A local resident rides by on a bicycle and she greets us, "Bonjour!" I wonder, does she know what we are here on this green field, does she know that my cousin died fighting for the freedom of this town, of this world?
I walk around, did Willie perhaps step here? How different he must have felt. Now, so peaceful...so peaceful.
I walk around. From the information we have gathered it is clear that parts of the 315th regiment fought here, but where did Willie die? There is no way to know. Anyone who might have known is probably long since gone.
But it is clear he was here. Perhaps I am walking in his footsteps, where we drove is where Willie and his unit marched in. I am walking around casually with a camera but he was carrying his rifle and other weapons. And it is here that he gave his life for the cause of freedom.
I recite the Yizkor, the prayer to remember the dead, and the El Maleh Rahamim, God Full of Compassion, in his memory (see video at bottom of page.) I recite his true name, Yisrael Ze'ev (Wolf , Volve) ben (son of) Rivka and Ya'akov, and I wish for his soul peace, rest and comfort. He was only 22 years old and his death left a grieving family that would never recover and never forget him.
I am here to tell him, that after all these years a family member has come to join him on this spot where his life ended so violently, to stand with him and say "Willie, we are with you, you are not forgotten."
Below is a description of the battle.
"Both sides repeatedly attacked and counter-attacked each other in the rubble of the two towns, gaining a momentary advantage only to be pushed back by another round of attacks. On January 10th the 2/315th Infantry arrived and attempted to reinforce the American attacks in Hatten. The American attacks on January 10 were beaten off by the Panzergrenadier-Regiment 119 and 2/242 Infantry took such heavy casualties that it was withdrawn to Rittershoffen to recuperate This led to the isolation of the 2/315th Infantry, but the 3/315th Infantry was moved forward to reinforce the American positions in Hatten. While this was going on, the two German divisions were still trying to widen the beach by overcoming US defense in Maginot Line bunkers on the approaches to Hatten.
Decker attempted to circumvent the vicious stalemate inside Hatten by directing two Kampfgruppen from the 21 Panzer Division to swing wide of the town and take Rittershoffen farther west. This attack took on January 11 amidst a considerable amount of confusion both sides. The flat area between the two towns called the "pool table" by the US troops, became a killing ground for both sides whenever the weather was clear enough to pick out targets in open fields. By the evening of January 11, the remnants of 2/315th Infantry were clinging to the rubble of Hatten with their sister battalion the 3/315th Infantry hunkered down in Rittershoffen.

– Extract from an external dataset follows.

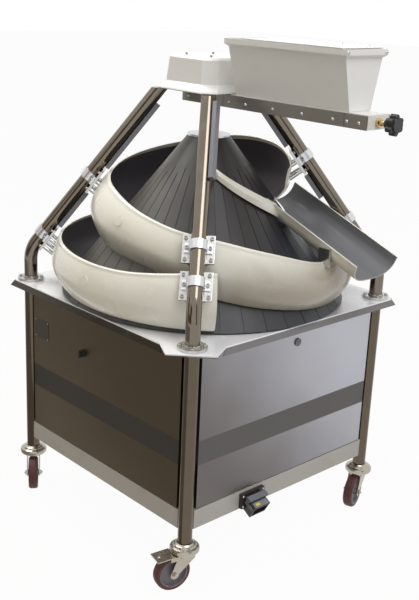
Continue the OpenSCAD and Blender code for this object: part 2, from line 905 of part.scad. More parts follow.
module dosing_roller() {
    color("gray")
        union() {
            translate([roller_x0, 0, dose_z]) rotate([0, 90, 0])
                cylinder(r = bore_r - 1.5, h = roller_x1 - roller_x0);
            translate([tray_x0 + 2, 0, dose_z]) rotate([0, 90, 0])
                cylinder(r = dose_r, h = bar_x1 + 62 - tray_x0);
        }
}

knob_x = bar_x1 + 44;

module star_knob() {
    lobes = 6;
    color("black")
        translate([knob_x, 0, dose_z])
            rotate([0, 90, 0])
                difference() {
                    union() {
                        cylinder(r = knob_d * 0.34, h = 30);
                        translate([0, 0, -14]) cylinder(r = knob_d * 0.2, h = 14);
                        for (k = [0:lobes - 1]) rotate([0, 0, k * 360 / lobes])
                            translate([knob_d * 0.36, 0, 3]) cylinder(r = knob_d * 0.14, h = 22);
                    }
                    translate([0, 0, -15]) cylinder(r = dose_r + shaft_fit, h = 36);
                }
}

// Fittings on the cabinet

conn_y = -165;
conn_z = plinth_z + 54;
conn_w = 76;
conn_h = 46;
conn_l = 70;
conn_tilt = 30;
conn_wall = 5;
insert_x = 50;
pin_x = conn_l - 9;
pin_z = -10;
pin_r = 3;

// X runs out of the socket, tipped down from the plinth's face
module conn_frame() {
    translate([face_out + 1.05, conn_y, conn_z]) rotate([0, conn_tilt, 0]) children();
}

module connector_housing() {
    x = face_out + 1.05;
    w = conn_wall;
    color("dimgray")
        difference() {
            union() {
                conn_frame() translate([0, -conn_w / 2, -conn_h]) cube([conn_l, conn_w, conn_h]);
                translate([x, conn_y - conn_w / 2 - 16, plinth_z + 4]) cube([14, conn_w + 32, plinth_h - 14]);
            }
            translate([x - 100, conn_y - 100, plinth_z - 100]) cube([100, 200, 300]);
            conn_frame() {
                translate([insert_x - 12, -conn_w / 2 + w, -conn_h + w])
                    cube([conn_l, conn_w - 2 * w, conn_h - 2 * w]);
                for (s = [-1, 1])
                    translate([pin_x, s * conn_w / 2 + 2, pin_z])
                        rotate([90, 0, 0]) cylinder(r = pin_r + shaft_fit, h = 4);
            }
        }
}

module connector_insert() {
    w = conn_w - 2 * conn_wall - 8;
    h = conn_h - 2 * conn_wall - 6;
    color("beige")
        conn_frame()
            translate([insert_x - 11.95, -w / 2, -conn_h / 2 - h / 2]) {
                cube([12, w, h]);
                for (i = [0:4], j = [0:2])
                    translate([11, 7 + i * (w - 14) / 4, 5 + j * (h - 10) / 2])
                        rotate([0, 90, 0]) cylinder(r = 2, h = 8);
            }
}

// locking frame on two side pins, with a grip across the top of the socket
module connector_lever() {
    y0 = conn_w / 2 + 0.4;
    color("darkgray")
        conn_frame() {
            for (s = [-1, 1]) {
                translate([26, s > 0 ? y0 : -y0 - 4, pin_z - 5]) cube([pin_x - 20, 4, 10]);
                translate([26, s > 0 ? y0 : -y0 - 4, pin_z - 2]) cube([14, 4, 26]);
                translate([pin_x, s * (y0 - 1) + 1, pin_z]) rotate([90, 0, 0]) cylinder(r = pin_r, h = 2);
            }
            translate([24, -y0 - 4, 4]) cube([20, 2 * y0 + 8, 10]);
        }
}

module switch_body() {
    color("black")
        translate([switch_pos[0], -face_out, switch_pos[1]])
            rotate([90, 0, 0]) {
                ring(14, 6.05, 5);
                translate([0, 0, -30]) ring(fitting_r - 0.1, 6.05, 30);
            }
}

module switch_knob() {
    color("black")
        translate([switch_pos[0], -face_out - 5.3, switch_pos[1]])
            rotate([90, 0, 0]) {
                cylinder(r = 12, h = 5);
                translate([-4, -12, 4]) cube([8, 24, 12]);
                translate([0, 0, -24]) cylinder(r = 6, h = 25);
            }
}

module panel_lock() {
    color("dimgray")
        translate([face_out + seat, lock_pos[0], lock_pos[1]])
            rotate([0, 90, 0]) {
                cylinder(r = 14, h = 4);
                translate([0, 0, -22]) cylinder(r = fitting_r - shaft_fit, h = 22.5);
                translate([-8, -10, -26]) cube([16, 50, 4]);
            }
}

module name_plate() {
    color("gray")
        translate([-panel_half + 12, -face_out - 1.05, table_h - 208]) cube([86, 1, 72]);
}

// Casters

king_r = 8;
crown_z = wheel_d + 6;
crown_h = 12;
cup_z = crown_z + 5;
axle_r = 5;
cheek_t = 4;
cheek_in = tread_w / 2 + 4;

module cup() {
    top = caster_h;
    difference() {
        union() {
            rotate_extrude()
                polygon([[0, top - 0.05], [tube_r + 4, top - 0.05], [tube_r + 8, top - 4],
                    [cup_r - 13, top - 6], [cup_r - 10, top - 11], [cup_r - 3, top - 14],
                    [cup_r, top - 19], [cup_r, cup_z], [0, cup_z]]);
            translate([0, 0, top - 1]) cylinder(r = tube_r - tube_wall - 0.1, h = 50);
        }
        translate([0, 0, cup_z - 1]) cylinder(r = cup_r - 4, h = crown_h - 4);
    }
    translate([0, 0, crown_z - 3]) cylinder(r = king_r, h = crown_h + 6);
}

module caster_cups() {
    color("silver") at_legs() cup();
}

pedal_pivot = [24, crown_z - 9];
pedal_pin = 3;

// fork with its wheel trailing along +X of its own frame
module fork() {
    top = crown_z + crown_h - 2;
    difference() {
        union() {
            translate([0, 0, crown_z]) cylinder(r = cup_r - 5, h = top - crown_z);
            for (s = [-1, 1])
                translate([0, s > 0 ? cheek_in + cheek_t : -cheek_in, 0])
                    rotate([90, 0, 0])
                        linear_extrude(cheek_t) {
                            polygon([[-30, crown_z + 4], [34, crown_z + 4], [38, crown_z - 16],
                                [trail + 13, wheel_d / 2 + 4], [trail - 13, wheel_d / 2 - 2],
                                [-28, crown_z - 20]]);
                            translate([trail, wheel_d / 2]) circle(r = 15);
                        }
            for (s = [-1, 1])
                translate([trail, s * (cheek_in + cheek_t - 1), wheel_d / 2])
                    rotate([s * -90, 0, 0]) cylinder(r = 9, h = 7, $fn = 6);
            translate([trail, cheek_in + 1, wheel_d / 2]) rotate([90, 0, 0])
                cylinder(r = axle_r, h = 2 * cheek_in + 2);
        }
        translate([0, 0, crown_z - 10]) cylinder(r = king_r + shaft_fit, h = 60);
        translate([pedal_pivot[0], 100, pedal_pivot[1]]) rotate([90, 0, 0])
            cylinder(r = pedal_pin + shaft_fit, h = 200);
    }
}

tread_t = 12;
hub_len = 2 * cheek_in - 1;

module wheel_profile() {
    ro = wheel_d / 2 - tread_t;
    difference() {
        rotate_extrude()
            polygon([[0, -hub_len / 2], [12, -hub_len / 2], [13, -8], [ro - 8, -5], [ro - 4, -tread_w / 2],
                [ro, -tread_w / 2], [ro, tread_w / 2], [ro - 4, tread_w / 2], [ro - 8, 5], [13, 8],
                [12, hub_len / 2], [0, hub_len / 2]]);
        translate([0, 0, -hub_len]) cylinder(r = axle_r + shaft_fit, h = 2 * hub_len);
    }
}

module tread() {
    ri = wheel_d / 2 - tread_t;
    rotate_extrude()
        polygon([[ri, -tread_w / 2 + 1], [wheel_d / 2 - 5, -tread_w / 2], [wheel_d / 2 - 1, -tread_w / 2 + 4],
            [wheel_d / 2, -tread_w / 2 + 9], [wheel_d / 2, tread_w / 2 - 9],
            [wheel_d / 2 - 1, tread_w / 2 - 4],
            [wheel_d / 2 - 5, tread_w / 2], [ri, tread_w / 2 - 1]]);
}

// heading of each caster's trail: front, left, right and rear corner
headings = [-104, -35, -71, 200];

module caster(k) {
    translate([corners[k][0] * a, corners[k][1] * a, 0]) rotate([0, 0, headings[k]]) children();
}

module axle_frame() {
    translate([trail, 0, wheel_d / 2]) rotate([90, 0, 0]) children();
}

module whole_wheel(k) {
    color("silver") caster(k) axle_frame() wheel_profile();
}

module fork_front() {
    color("silver") caster(0) fork();
}

module wheel_front() {
    whole_wheel(0);
}

module tread_front() {
    color("maroon") caster(0) axle_frame() tread();
}

module plain_wheel(k) {
    color("maroon")
        caster(k) axle_frame()
            union() {
                wheel_profile();
                tread();
            }
}

module fork_left() {
    color("silver") caster(1) fork();
}

module wheel_left() {
    plain_wheel(1);
}

module fork_right() {
    color("silver") caster(2) fork();
}

module wheel_right() {
    plain_wheel(2);
}

module fork_rear() {
    color("silver") caster(3) fork();
}

module wheel_rear() {
    plain_wheel(3);
}

// foot pedal of the front caster, pivoted on the cheeks above the wheel
pedal_z = wheel_d + 4;
pedal_drop = 4;
pedal_w = 2 * (cheek_in + cheek_t + 5);

module brake_front() {
    color("silver")
        caster(0) {
            translate([trail, -pedal_w / 2, pedal_z])
                rotate([0, pedal_drop, 0])
                    difference() {
                        cube([64, pedal_w, 4]);
                        translate([48, pedal_w / 2, -1]) cylinder(r = 5, h = 10);
                    }
            for (s = [-1, 1]) {
                translate([pedal_pivot[0] - 7, s > 0 ? pedal_w / 2 - 4 : -pedal_w / 2 + 1,
                    pedal_pivot[1] - 7])
                    cube([trail + 24 - pedal_pivot[0], 3, pedal_z - pedal_pivot[1] + 8]);
                translate([pedal_pivot[0], s * (cheek_in + 5) + 5, pedal_pivot[1]])
                    rotate([90, 0, 0]) cylinder(r = pedal_pin, h = 10);
            }
        }
}

leg_tubes();
table_top();
front_panel();
rear_panel();
right_panel();
left_panel();
plinth_rails();
floor_plate();
bearing_housing();
main_shaft();
driven_pulley();
drive_pulley();
drive_belt();
gear_motor();
motor_bracket();
cone_shell();
cone_hub();
cone_cap();
upright_tubes();
upright_discs();
disc_bolts();
hub_plate();
hub_cover();
air_ducts();
track_lower();
track_middle();
track_upper();
clamp_plates();
clamp_saddles();
clamp_screws();
track_standoffs();
chute();
chute_guide();
chute_brackets();
duster_bars();
duster_tray();
hopper();
hopper_lid();
lid_hinges();
dosing_roller();
star_knob();
connector_housing();
connector_insert();
connector_lever();
switch_body();
switch_knob();
panel_lock();
name_plate();
caster_cups();
fork_front();
wheel_front();
tread_front();
fork_left();
wheel_left();
fork_right();
wheel_right();
fork_rear();
wheel_rear();
brake_front();
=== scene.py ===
"""Looks of a conical dough rounder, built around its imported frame. Metres, Z up, floor at Z = 0."""

import math

import bmesh
import bpy
from mathutils import Matrix, Vector


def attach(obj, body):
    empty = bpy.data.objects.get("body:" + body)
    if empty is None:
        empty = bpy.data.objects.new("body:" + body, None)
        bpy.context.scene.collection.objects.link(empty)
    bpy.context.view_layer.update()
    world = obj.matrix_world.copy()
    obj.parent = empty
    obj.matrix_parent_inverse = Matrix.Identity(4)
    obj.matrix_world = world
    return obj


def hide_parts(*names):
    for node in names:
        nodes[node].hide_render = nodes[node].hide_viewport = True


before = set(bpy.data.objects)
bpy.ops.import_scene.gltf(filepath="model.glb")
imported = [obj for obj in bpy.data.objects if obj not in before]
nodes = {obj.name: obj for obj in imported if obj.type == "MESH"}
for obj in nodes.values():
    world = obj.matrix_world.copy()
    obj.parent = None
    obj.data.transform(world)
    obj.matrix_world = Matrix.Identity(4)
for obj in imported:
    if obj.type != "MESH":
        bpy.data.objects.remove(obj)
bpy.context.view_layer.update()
MM = 0.001

# Places that finishes read, in metres
BAND_LOW, BAND_HIGH = 0.434, 0.520
# FLANGE_TOP and FLANGE_FRONT bound the table flange's painted shade; RIGHTWARD points the way of the painted
# shade on the track and the cone.
FLANGE_TOP, FLANGE_FRONT = 0.8362, -0.498
RIGHTWARD = (0.677, 0.735)


# Camera: where the photograph was taken from, with the cone's axis near the middle of the frame.

FRAME_PX = (419, 600)
FOCAL_PX = 968.67
SENSOR_MM = 36.0
CAMERA_AT = Vector((2.5003, -2.3279, 1.8999))
CAMERA_AZIMUTH, CAMERA_ELEVATION, CAMERA_ROLL = (math.radians(v) for v in (46.57, 17.95, 2.57))


def camera_axes():
    back = Vector((
        math.sin(CAMERA_AZIMUTH) * math.cos(CAMERA_ELEVATION),
        -math.cos(CAMERA_AZIMUTH) * math.cos(CAMERA_ELEVATION),
        math.sin(CAMERA_ELEVATION)))
    level = (-back).cross(Vector((0, 0, 1))).normalized()
    upright = level.cross(-back)
    c, s = math.cos(CAMERA_ROLL), math.sin(CAMERA_ROLL)
    return c * level + s * upright, c * upright - s * level, back


def make_camera():
    data = bpy.data.cameras.new("camera")
    data.lens = FOCAL_PX / max(FRAME_PX) * SENSOR_MM
    data.sensor_width = SENSOR_MM
    data.clip_start, data.clip_end = 0.05, 60
    camera = bpy.data.objects.new("camera", data)
    bpy.context.scene.collection.objects.link(camera)
    camera.matrix_world = Matrix.Translation(CAMERA_AT) @ Matrix(camera_axes()).transposed().to_4x4()
    bpy.context.scene.camera = camera


make_camera()
bpy.context.scene.view_settings.view_transform = "Standard"


# Shader maths

class Signal:
    """A shader socket; a sum or product of signals and numbers adds its Math nodes."""

    def __init__(self, look, socket):
        self.look, self.socket = look, socket

    def maths(self, operation, *values):
        return self.look.node("ShaderNodeMath", {"operation": operation}, values)

    def __add__(self, other):
        return self.maths("ADD", self, other)

    __radd__ = __add__

    def __sub__(self, other):
        return self.maths("SUBTRACT", self, other)

    def __rsub__(self, other):
        return self.maths("SUBTRACT", other, self)

    def __mul__(self, other):
        return self.maths("MULTIPLY", self, other)

    __rmul__ = __mul__

    def __gt__(self, other):
        return self.maths("GREATER_THAN", self, other)

    def __lt__(self, other):
        return self.maths("LESS_THAN", self, other)

    def least(self, other):
        return self.maths("MINIMUM", self, other)

    def ramp(self, low, high):
        """Smooth step from 0 at low to 1 at high."""
        return self.look.node("ShaderNodeMapRange", {"interpolation_type": "SMOOTHSTEP"}, (self, low, high))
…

Both sides decided commit more forces to the fray, with Decker's 39 Panzer-Korps receiving elements of the 7 Fallschirmjager-Division and Brooks committing the remainder of the 14th Armored Division, its Combat Command B and Combat Command R, which began arriving on January 13. The injection of Combat Command R on the morning of January 14 was quickly beaten back; a renewed counter -attack later in the day left much of the town in American hands, but a night attack by Panzergrenadiers restored the stalemate. The fighting intensified on January 15th as more troops of the 7 Fallschirmjager-Division entered the battle and Flammpanzer 38, were called in and effort to burn out the stubborn US infantry positions in the stone cellars of the the town."
Like a pair of punch-drunk boxers, neither side was willing to give up. On January 14, the Red Army launched its long-anticipated Oder offensive towards Berlin, and Hitler ordered all available mechanized forces from west to the east; Decker began substituting the 47 Volksgrenadier-Division for the Panzergrenadier units on January 16. Brooks committed the last battalion from the 315th Infantry,1/315th Infantry, on January 17, which restored the violent stalemate. The commander of the Panzergrenadier Kampfgruppen, Hans von Luck, recalled that the fighting in these two obscure towns "was one of the hardest and most costly battles that had ever raged on the Western Front."
While the human toll has never been precisely calculated, a US survey of the battlefield in March 1945 found he burned out wrecks of 21 M4 medium tanks, 9 M5A1 light tanks and 8 half-tracks along with 51 Panzers and assault guns and 12 half-tracks; the Germans had recovered at least six Panzers before withdrawing. The final outcome of this inconclusive skirmish was determined elsewhere. (Steven J. Zaloga, Operation Nordwind 1945, Hitlers' last offensive in the West).
Remains from the 11 day battle, January 8 - January 19th , 1945
American, German and French flags fly side by side
Just across the field, known to the American as the "pool table" we find the town of Rittershoffen; identical to the town of Hatten.
On this field a great battle raged between the Americans and the Germans.
Just south of the two small town we see the forest of Hagenau.
Typical houses in the town of Rittershoffen
A monument in the town of Rittershoffen to the soldiers who died in the two world wars
Mid way between the sister towns of Hatten and Rittershoffen there is a monument to the soldiers of both sides who fought and died in this little corner of the world during those bitter cold days of January 1945
Moshe, that was a truly awesome read thank you for posting it , that was some battle them young lads were in , about 10 years ago I met an old guy in the states & he told me he was on Normandy beach & then he said to me that he ended up in a battle called the Battle of the Bulge & had I ever heard of it. Well me being a massive military history buff I just stared at him star struck that this old guy was once a young warrior just like your cousin Willie. These men are the real stars & celebrities they are history & we'll never see like them again ..... My massive Respect to your cousin Willie & all those men that lay with him.